HOW GENT STALKED HIS TARGET

January, 1999: Mannesmann's chief executive, Klaus Esser, telephones Vodafone's chief executive, Chris Gent, to ask whether it is planning a takeover bid.

6 May, 1999: Gent and Esser meet in Dusseldorf to discuss co-operation, including the potential for cross-shareholdings.

25 May, 1999: Vodafone executives and members of Mannesmann management board meet to discuss partnership interests.

8 September, 1999: Senior Vodafone and Mannesmann executives meet. Gent telephones Esser to ask about Mannesmann's bid for Orange and suggest a "more constructive route" for the two companies.

20 October, 1999: Gent and Esser agree to meet to discuss "co-operative" ways forward. Esser later cancels meeting after signing deal to buy Orange.

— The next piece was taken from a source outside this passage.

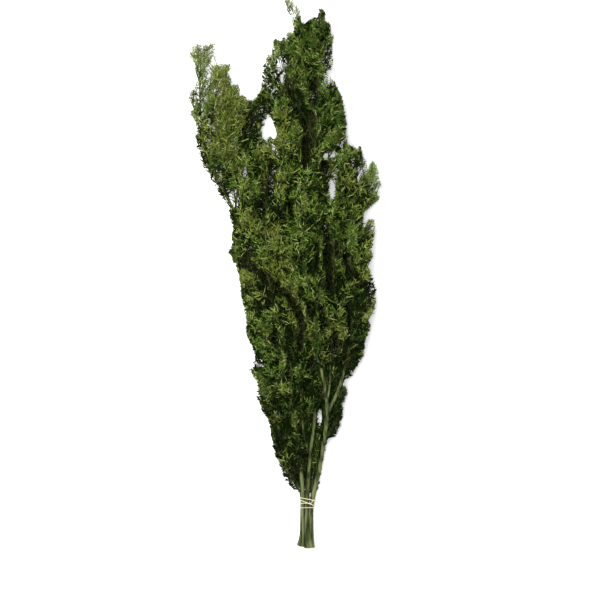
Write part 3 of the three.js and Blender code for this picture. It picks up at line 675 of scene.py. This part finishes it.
class Template:
    """A fan along +Y, in elements that hang on earlier ones: a rachis, its axes and their branchlets."""

    def __init__(self, rng, axes, branchlets, widths, is_fine):
        self.is_fine = is_fine
        self.shapes, self.parents = [], []
        bend = rng.uniform(-RACHIS_BEND, RACHIS_BEND, 2)
        self.rachis = lambda s: SPRAY_LENGTH * np.array((bend[0] * s * s, s, bend[1] * s * s))
        if is_fine:
            steps = np.linspace(0, 1, RACHIS_STEPS + 1)
            self.add(tube([self.rachis(s) for s in steps], lerp(RACHIS_RADII, steps), TWIG_SIDES), 0)
        else:
            self.add(strand(np.array([self.rachis(s) for s in STRAND_PLACES.ravel()]), RACHIS_RADII, 0), 0)
        for i in range(axes):
            self.grow_axis(rng, (i + AXIS_START) / axes, 1 if i % 2 else -1, branchlets, widths)
        vertices, faces = zip(*self.shapes)
        starts = np.cumsum([0, *map(len, vertices)])
        self.vertices = np.vstack(vertices)
        self.faces = np.vstack([part + start for part, start in zip(faces, starts)])
        self.of_face = np.repeat(np.arange(len(faces)), [len(part) for part in faces])
        self.middles = np.array([part.mean(0) for part in vertices])
        self.ends = (self.middles + [part[-1] for part in vertices]) / 2
        self.reach = self.middles[:, 1] / SPRAY_LENGTH

    def add(self, shape, parent):
        self.shapes.append(shape)
        self.parents.append(parent)
        return len(self.shapes) - 1

    def grow_axis(self, rng, s, hand, branchlets, widths):
        root = self.rachis(s)
        angle = hand * lerp(AXIS_ANGLES, s) * rng.uniform(*GROWTH)
        way = unit(np.array((math.sin(angle), math.cos(angle), rng.normal(0, AXIS_LIFT))))
        swell = lerp(AXIS_SWELL, math.sin(math.pi * min(1, AXIS_SWELL_START + s)))
        length = AXIS_LENGTH * swell * rng.uniform(*AXIS_LENGTHS)
        bend = rng.normal(0, AXIS_BENDS) + AXIS_TURN
        curl = rng.normal(0, STRAND_CURL, 3)
        curve = lambda u: root + length * (u * way + u * u * bend / 2 + np.sin(2 * math.pi * u) * curl)
        twist = rng.normal(0, STRAND_TWIST)
        axis = self.add(strand(curve(STRAND_PLACES), np.multiply(widths, AXIS_WIDTH), twist), 0)
        for j in range(branchlets):
            u = (j + BRANCHLET_PLACES[0]) / (branchlets + BRANCHLET_PLACES[1])
            spread = rng.uniform(*BRANCHLET_ANGLES) * (1 if j % 2 else -1)
            turned = np.array((
                way[0] * math.cos(spread) + way[1] * math.sin(spread),
                way[1] * math.cos(spread) - way[0] * math.sin(spread),
                rng.normal(0, BRANCHLET_LIFT),
            ))
            reach = BRANCHLET_LENGTH * (1 - BRANCHLET_TAPER * u) * rng.uniform(*GROWTH)
            arc = rng.normal(0, BRANCHLET_BEND, 3) + BRANCHLET_TURN
            run = STRAND_PLACES * unit(turned) + STRAND_PLACES**2 * arc
            run = run + np.sin(2 * math.pi * STRAND_PLACES) * rng.normal(0, STRAND_CURL, 3)
            self.add(strand(curve(u) + reach * run, widths, rng.normal(0, STRAND_TWIST)), axis)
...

22 October, 1999: Gent hires Goldman Sachs and Warburg Dillon Read to act as advisers on a bid for Mannesmann

14 November, 1999: Gent meets Esser in Dusseldorf and sets out the case for a merger. Esser rejects the advance and files High Court injunction seeking to prevent Goldman Sachs from acting as adviser.

19 November, 1999: Vodafone launches pounds 79bn all-share offer. Mannesmann management board rejects it.

28 November, 1999: Mannesmann supervisory board also rejects the bid.

23 December, 1999: Vodafone issues formal offer document, starting the clock on 45-day bid.

7 February 2000: Vodafone offer closes.